It was now beginning to rain, and by the time I had got through the gap and into the Cawfields quarry yard it was coming down heavily, so I sheltered in the shed of the quarry, which is close by the Haltwhistle Burn, known as the Caw Burn between this point and its source.

At a bend of the stream are the remains of a Roman water-mill, such as is described by Vitruvius, writing early in the first century. Third-century pottery has been found there, and a coin of Trajan; also the remains of the water-shoot. The mill-stones are in Chesters Museum.

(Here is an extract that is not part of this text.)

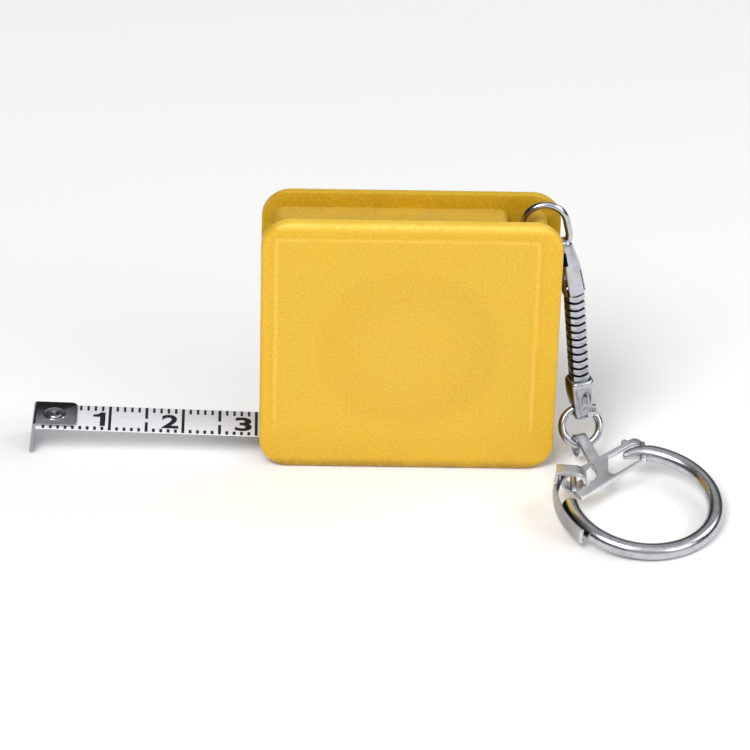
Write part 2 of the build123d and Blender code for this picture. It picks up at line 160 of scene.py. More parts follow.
def choose(kind, test):
    """Edit mode with the vertices, edges or faces that pass a test selected."""
    mesh = bpy.context.object.data
    bpy.ops.object.mode_set(mode="EDIT")
    bpy.ops.mesh.select_mode(type=kind)
    bpy.ops.mesh.select_all(action="DESELECT")
    bpy.ops.object.mode_set(mode="OBJECT")
    if kind == "VERT":
        for vertex in mesh.vertices:
            vertex.select = bool(test(vertex.co))
    elif kind == "EDGE":
        for edge in mesh.edges:
            edge.select = bool(test(*(mesh.vertices[i].co for i in edge.vertices)))
    else:
        for face in mesh.polygons:
            face.select = bool(test(face.center, face.normal))
    bpy.ops.object.mode_set(mode="EDIT")


def modify(kind, **settings):
    """Adds a modifier to the active piece and applies it."""
    bpy.ops.object.mode_set(mode="OBJECT")
    piece = bpy.context.object
    modifier = piece.modifiers.new(kind.title(), kind)
    for key, value in settings.items():
        setattr(modifier, key, value)
    bpy.ops.object.modifier_apply(modifier=modifier.name)


def soften(width, segments=2, angle=40):
    """Rounds the sharp edges of the active piece."""
    modify("BEVEL", width=width, segments=segments, limit_method="ANGLE", angle_limit=math.radians(angle),
           use_clamp_overlap=True, harden_normals=False)


def settle():
    """Merges doubled vertices and turns all faces outward."""
    choose_all()
    bpy.ops.mesh.remove_doubles(threshold=1e-4)
    bpy.ops.mesh.normals_make_consistent(inside=False)
    bpy.ops.object.mode_set(mode="OBJECT")


def thicken(sheet, edge):
    """Gives the active sheet its thickness and softened edges."""
    modify("SOLIDIFY", thickness=sheet, offset=0.0)
    soften(edge, 2, 50)
    settle()


def block(center, size):
    """A box, in millimetres, active and in object mode."""
    fresh()
    bpy.ops.mesh.primitive_cube_add(size=1, location=center, scale=size)
    place_in_mesh()
    return bpy.context.object


def rod(start, end, radius, sides=24):
    """A round bar between two points."""
    fresh()
    start, end = Vector(start), Vector(end)
    along = end - start
    bpy.ops.mesh.primitive_cylinder_add(
        vertices=sides, radius=radius, depth=along.length, location=(start + end) / 2,
        rotation=along.to_track_quat("Z", "Y").to_euler())
    place_in_mesh()
    return bpy.context.object


def dimple(center, radii):
    """A stretched ball, for cutting an oblong hollow."""
    fresh()
    bpy.ops.mesh.primitive_uv_sphere_add(segments=32, ring_count=20, radius=1, location=center, scale=radii)
    place_in_mesh()
    return bpy.context.object


def line(points):
    """A chain of vertices through points."""
    fresh()
    bpy.ops.mesh.primitive_plane_add(size=1, location=points[0])
    place_in_mesh()
    choose_all()
    bpy.ops.mesh.merge(type="CENTER")
    for a, b in zip(points, points[1:]):
        bpy.ops.mesh.extrude_region_move(TRANSFORM_OT_translate={"value": Vector(b) - Vector(a)})
    bpy.ops.object.mode_set(mode="OBJECT")
    return bpy.context.object


def sheet_strip(points, low, high, steps=1):
    """A sheet that follows points in the XZ plane, between two values of y."""
    line([(x, low, z) for x, z in points])
    choose_all()
    for _ in range(steps):
        bpy.ops.mesh.extrude_region_move(TRANSFORM_OT_translate={"value": (0, (high - low) / steps, 0)})
    bpy.ops.object.mode_set(mode="OBJECT")
    settle()
    return bpy.context.object


def turned(profile, start=0.0, sweep=math.tau, steps=48):
    """Spins a profile of (radius, height) about the z axis, from a start angle."""
    piece = line([(r * math.cos(start), r * math.sin(start), z) for r, z in profile])
    choose_all()
    bpy.ops.mesh.spin(steps=steps, angle=-sweep, center=(0, 0, 0), axis=(0, 0, 1))
    settle()
    return piece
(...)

A little defensive rampart ran across to protect it, from river to river.

We are now also near the Haltwhistle Burn Fort, which is not a mere temporary Roman camp, as was supposed, but a permanent fort, with two branch roads leading from the gates to the Stanegate, which here crosses the burn. The headquarters building, the barracks and other buildings, and the oven were excavated in 1907 by the late Mr. J. P. Gibson and Mr. F. G. Simpson. The fort was dismantled when Æsica, the next fort on the Wall, was built.

Burnhead farm-house is next passed, standing on the site of the Wall. The line of the Wall has verged to the north-west. The Wall-ditch is our guide.

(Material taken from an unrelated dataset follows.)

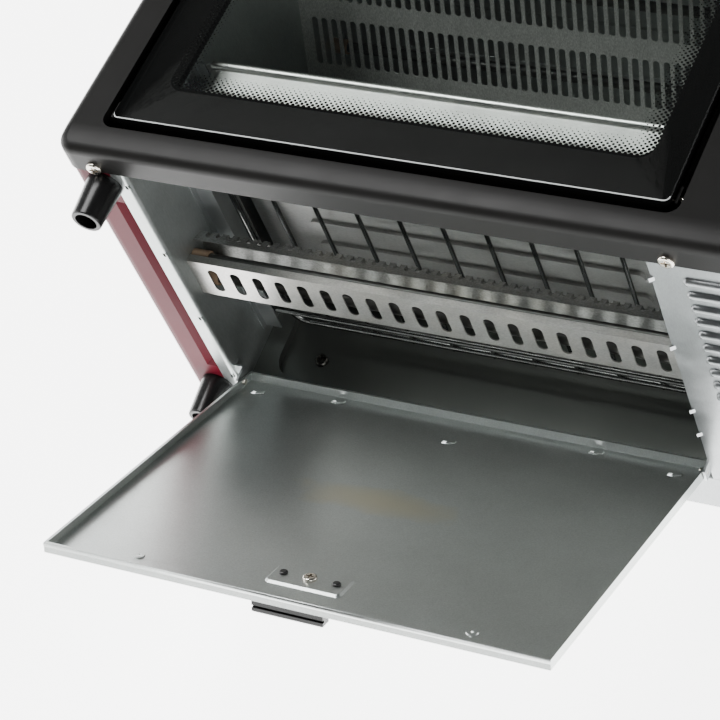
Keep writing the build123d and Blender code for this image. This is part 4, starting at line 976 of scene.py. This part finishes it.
@dataclass
class CrumbDoor:
    """Shallow sheet pan with its catch, swung down below the cavity."""

    sheet: Finish = CrumbSheet(
        "crumb_door_zinc", (0.54, 0.57, 0.555), (0.60, 0.63, 0.615), roughness=0.33, metallic=1.0,
        speckle=0.25, roughness_change=0.02, grain_size=0.0009, grain_depth=0.00003, cloud_size=0.05,
    )
    catch: Finish = Finish(
        "catch_black_plastic", (0.007, 0.007, 0.007), (0.010, 0.010, 0.010), roughness=0.33,
        grain_size=0.0007, grain_depth=0.000015, cloud_size=0.01,
    )

    rim_softness: float = 0.0004
    hem_height: float = 0.0030
    hem_bulge: float = 0.0006
    hem_sunk: float = 0.0001

    def build(self) -> None:
        """Dresses the crumb door."""
        sheet = dress_all(["crumb_door_tray"], self.sheet)
        soften_edges(["crumb_door_tray"], self.rim_softness)
        self.roll_hem(sheet)
        dress_all(["crumb_catch"], self.catch)

    def roll_hem(self, sheet: bpy.types.Material) -> None:
        """Rolls the sheet's hem over the outer face of the front rim.

        Args:
            sheet: The door's finish.
        """
        along, up = crumb_directions()
        places = [vertex.co for vertex in frame["nodes"]["crumb_door_tray"].data.vertices]
        front = max(place.dot(along) for place in places) - self.hem_sunk
        top = max(place.dot(up) for place in places)
        middle = along * front + up * (top - self.hem_height / 2)
        sides = [place.x for place in places]
        ends = (middle + Vector((min(sides), 0.0, 0.0)), middle + Vector((max(sides), 0.0, 0.0)))
        work = bmesh.new()
        add_roll(work, ends, along * self.hem_bulge, up * self.hem_height / 2)
        mesh = finished_mesh("crumb_door_hem", work)
        add_piece("crumb_door_hem", mesh, sheet, Body.CRUMB_DOOR)


@dataclass
class ControlPanel:
    """Gloss panel, knobs, their printed dials and the parts behind them."""

    gloss: Finish = Finish(
        "panel_gloss_black", (0.006, 0.006, 0.006), (0.008, 0.008, 0.008), roughness=0.12,
        roughness_change=0.02, grain_depth=0.000004, cloud_size=0.05,
    )
    knob: Finish = Finish(
        "knob_black_plastic", (0.011, 0.011, 0.011), (0.015, 0.015, 0.015), roughness=0.38,
        grain_size=0.0008, grain_depth=0.00002, cloud_size=0.02,
    )
    pale: Finish = Finish(
        "pale_moulding", (0.60, 0.57, 0.50), (0.66, 0.63, 0.56), roughness=0.5, cloud_size=0.02,
    )
    ink: Finish = Finish(
        "panel_white_ink", (0.62, 0.62, 0.60), (0.68, 0.68, 0.66), roughness=0.5, cloud_size=0.01,
    )
    lens: Finish = LampLens(
        "amber_lens", (0.80, 0.25, 0.03), (0.75, 0.22, 0.03), roughness=0.12, roughness_change=0.02,
        cloud_size=0.01,
    )
    dials: dict = field(default_factory=lambda: {
        Dial.THERMOSTAT: (Body.THERMOSTAT, ("0", "100", "150", "180", "200", "230")),
        Dial.SELECTOR: (Body.SELECTOR, ("0", "1", "2", "3")),
        Dial.TIMER: (Body.TIMER, ("0", "15", "30", "45", "60")),
    })
    number_radius: float = 0.0259
    number_size: float = 0.0048
    tick_reach: Tuple[float, float] = (0.0203, 0.0226)
    tick_width: float = 0.0005
    pointer_reach: Tuple[float, float] = (0.0060, 0.0145)
    pointer_width: float = 0.0012
    ink_depth: float = 0.0001

    def build(self) -> None:
        """Dresses the panel and prints its dials."""
        dress_all(["control_fascia"], self.gloss)
        dress_all(["thermostat_unit", "selector_unit", "terminal_block", "thermostat_shaft", "selector_shaft",
                   "timer_shaft"], self.pale)
        dress_all([dial.value + "_knob" for dial in Dial], self.knob)
        dress_all(["pilot_lamp"], self.lens)
        dress_all(["door_frame"], Casing().frame_black)
        ink = self.ink.make()
        for dial, (body, labels) in self.dials.items():
            self.print_scale(dial, labels, ink)
            self.mark_knob(dial, body, ink)

    def print_scale(self, dial: Dial, labels: Sequence[str], ink: bpy.types.Material) -> None:
        """Prints one dial's ticks and numbers on the panel.

        Args:
            dial: The dial.
            labels: Its numbers, clockwise from the top.
            ink: Their finish.
        """
        turn = joint(dial.value + "_turn")
        centre = FRONT.local(Vector(turn["pos_m"]))
        surface = highest_out("control_fascia")
        work = bmesh.new()
        for index, label in enumerate(labels):
            angle = math.radians(turn["range_deg"][1]) * index / (len(labels) - 1)
            spoke = Matrix.Rotation(-angle, 4, "Z")
            place = FRONT.matrix(centre.x, centre.y, surface)
            add_rounded_bar(work, place @ spoke, self.tick_reach, self.tick_width, self.ink_depth)
            reach = Vector((math.sin(angle), math.cos(angle), 0.0)) * self.number_radius
            add_number(work, place @ Matrix.Translation(reach), label, self.number_size, self.ink_depth)
        add_piece(dial.value + "_scale", finished_mesh(dial.value + "_scale", work, False), ink,
                  Body.CASING)

    def mark_knob(self, dial: Dial, body: Body, ink: bpy.types.Material) -> None:
        """Inlays the white line on a knob's ridge.

        Args:
            dial: The dial.
            body: The body that the knob turns with.
            ink: The line's finish.
        """
        centre = FRONT.local(Vector(joint(dial.value + "_turn")["pos_m"]))
        place = FRONT.matrix(centre.x, centre.y, highest_out(dial.value + "_knob"))
        work = bmesh.new()
        add_rounded_bar(work, place, self.pointer_reach, self.pointer_width, self.ink_depth)
        add_piece(dial.value + "_pointer_line", finished_mesh(dial.value + "_pointer_line", work, False), ink,
                  body)


def main() -> None:
    """Builds the set and dresses the oven, one sub-assembly after another."""
    logging.basicConfig(level=logging.INFO, format="%(message)s")
    parts = (Studio(), Casing(), Cavity(), Heating(), Shelves(), GlassDoor(), CrumbDoor(), ControlPanel())
    for part in parts:
        log.info("sub-assembly %s", type(part).__name__)
        part.build()


if __name__ == "__main__":
    main()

North of the Wall here there is a large Roman temporary camp, 9 acres in extent, with rounded corners, as is usual, and a short ditch across the gateway-opening, the earth out of the ditch being thrown up into a mound called a "traverse," to lie across the opening and hinder an attack.

It is worth visiting as we pass.

The rain had quite stopped; and, as I pushed on, I noted the traces of the building crossing the line of the Wall which was formerly thought to be a mile-castle. However, only a few yards away a real turret has been found. Shortly after, the Wall began to be in better condition. Two or three courses of facing-stones were in place on the south face for some distance.

Just here a stoat, carrying some sort of gruesome carcase, passed me, and disappeared into a loosely constructed part of the Wall. It ran up and down inside the Wall, furious with fright, making a noise like the clucking of an angry hen, and glaring at me through chinks between the stones. I fancy it had a young chicken.